What is Alvaro’s critical perspective? How does his narrative stand out from an ordinary account of a day at sea? Through the detachment inherent to the reportage style, which emphasises the gap between the observing eye and the observed subject, the writer reveals the difference between the fishermen and a bourgeois outsider like himself in their relationship with the sea. In Alvaro’s style, the descriptions of the maritime events he witnesses appear as impressions; unfamiliar with the sea, his senses perceive reality as almost romantic images, adorned with mysticism born of his lack of knowledge. When the narrator leaves the fishing boat, it is because he is unwilling to face two more days of even rougher seas. This makes the irretrievable distance between his world—much closer to ours—and the far more natural and combative world of the fishermen of Porto Ercole unmistakably clear.

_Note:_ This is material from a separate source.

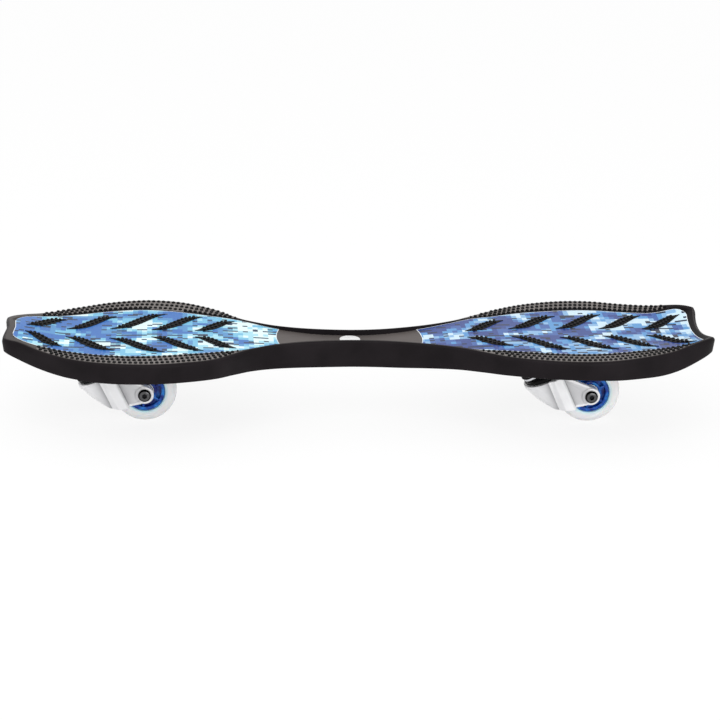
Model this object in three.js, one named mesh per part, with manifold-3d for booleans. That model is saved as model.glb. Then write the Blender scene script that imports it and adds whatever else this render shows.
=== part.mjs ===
// A two-wheeled caster board, in millimetres.
// +X points to the tail, +Y to the far side, +Z up. The origin is on the ground under the middle.
// The one-piece deck twists at its waist, so it is held as a front and a rear half that meet there.
// Each of its two lobes stands on a swivelling caster whose steering axis leans forward at the top.

import * as THREE from 'three';
import { mergeVertices } from 'three/addons/utils/BufferGeometryUtils.js';
import Module from 'manifold-3d';

const wasm = await Module();
wasm.setup();

// Running and seating clearances, and the overrun of a cut past the face it opens
const seatGap = 0.3;
const runningGap = 0.5;
const cutOverrun = 2;

// Deck
const boardLength = 839;
const boardWidth = 241;
const deckHeight = 106;
const kickRise = 22.5;
const waistDepth = 32.6;
const waistRecess = 6.4;
const waistPlace = 2.5;
const waistGap = 0.3;
const skinThickness = 4.5;
const wallThickness = 4.5;
const wallDraft = 1.6;
const edgeRadius = 4;
const footRadius = 1.6;
const cornerShare = 0.3;
const rimFilletShare = 0.7;
const stepWidth = 0.7;
const noseNotch = 3.4;
const noseNotchReach = 30;
const tailNotch = 6.3;
const tailNotchReach = 50;
const notchFade = 26;

// Ribs under the deck
const ribThickness = 3;
const ribPitch = 66;
const ribInset = 1.5;
const ribOffset = 34;

// Printed film, its border and the leaf pads that stand through it
const filmThickness = 0.5;
const filmBorder = 1;
const noseBorder = 11;
const tailBorder = 12;
const frontFilmEnd = 96.5;
const rearFilmEnd = 69.5;
const filmHollow = 4;
const leafHalfWidth = 8;
const leafRise = 1.9;
const leafRoot = 3;
const leafWindowGap = 0.7;

// Round badge in the waist
const badgeRadius = 12.5;
const badgeThickness = 1.2;
const badgeDepth = 0.6;

// Wheels
const wheelRadius = 38;
const wheelWidth = 24;
const treadRadius = 10;
const tyreBore = 24;
const tyreLip = 2;
const hubWidth = 20;
const hubRim = 4;
const hubWeb = 5;
const hubCollar = 3;
const hubSpokes = 6;
const spokeThickness = 2.6;
const spokeRecess = 1.2;

// Wheel bearings and axle
const bearingRadius = 11;
const bearingWidth = 7;
const bearingBore = 4;
const bearingOuterWall = 1.8;
const bearingInnerWall = 1.9;
const bearingBallRadius = 1.7;
const bearingBallInset = 0.6;
const ballRingGap = 0.6;
const bearingSpacerWall = 1.6;
const axleHeadRadius = 7.8;
const axleHeadHeight = 3.4;
const axleSocketRadius = 3;
const axleSocketDepth = 2.4;
const axleSpacerRadius = 6.2;
const axleNutRadius = 7;
const axleNutHeight = 5;
const axleEnd = 1.5;

// Caster placing: overhangs from the ends of the deck, and the lean of the steering axis
const frontAxleOverhang = 165;
const rearAxleOverhang = 137.5;
const casterLeanDegrees = 25;
const steeringOffset = 42;

// Caster fork
const crownHeight = 40;
const crownRadius = 27;
const crownThickness = 5.5;
const forkRimHeight = 0.5;
const hoodWall = 4;
const forkInnerHalf = 15.5;
const legThickness = 6.5;
const bossRadius = 10.8;
const bossProud = 1.5;
const wheelClearance = 2.5;
const ridgeFront = 7.5;
const ridgeRear = 19.7;
const ridgeProud = 3;
const ridgeFlank = 8;
const ridgeBevel = 2.5;
const legDrop = 9.2;

// Swivel bearing between fork and plate
const lowerRaceThickness = 2.6;
const upperRaceThickness = 2.6;
const raceRadius = 17;
const swivelBallRadius = 2;
const swivelBallCircle = 13;
const swivelBalls = 9;
const cageThickness = 1.4;
const cageHalfWidth = 2.6;
const dustRingWall = 7.2;

// Mounting plate, kingpin and screws
const plateHalf = 24;
const plateCorner = 7;
const plateThickness = 3;
const plateMargin = 2;
const kingpinRadius = 5;
const kingpinHeadRadius = 8;
const kingpinHeadHeight = 4;
const kingpinNutRadius = 8.5;
const kingpinNutHeight = 6.5;
const kingpinEnd = 1.5;
const screwPlace = 18.3;
const screwRadius = 2.5;
const screwLength = 16;
const screwHeadRadius = 4.2;
const screwHeadHeight = 3.6;
const screwSocketRadius = 1.9;
const screwSocketDepth = 2;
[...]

Yet, something of the mindset of those 1933 fishermen remains today—the concern for the future of the land that feeds and shelters us. Alvaro writes: “Imagine,” the head fisherman Sabatino told me, “the other day, when you were supposed to come with us, we pulled up the nets with a heavy load. They were blocks of asphalt from some ship that had dumped its cargo.” But it’s not just about pollution; it’s also about preserving local traditions and maintaining a positive relationship with them. Alvaro’s fishermen wonder whether fishing with such large nets—so large they overturn the seabeds—might be dangerous. Similarly, they notice that in their waters, the fish are now small and don’t have time to reach adulthood. Perhaps, by no longer living in direct contact with the reality of our land, we have forgotten the importance of caring for it so that it can sustain us. Let this story then be a message in a bottle, found in a Maremma port—a subconscious warning, read to remind us to take care of our sea.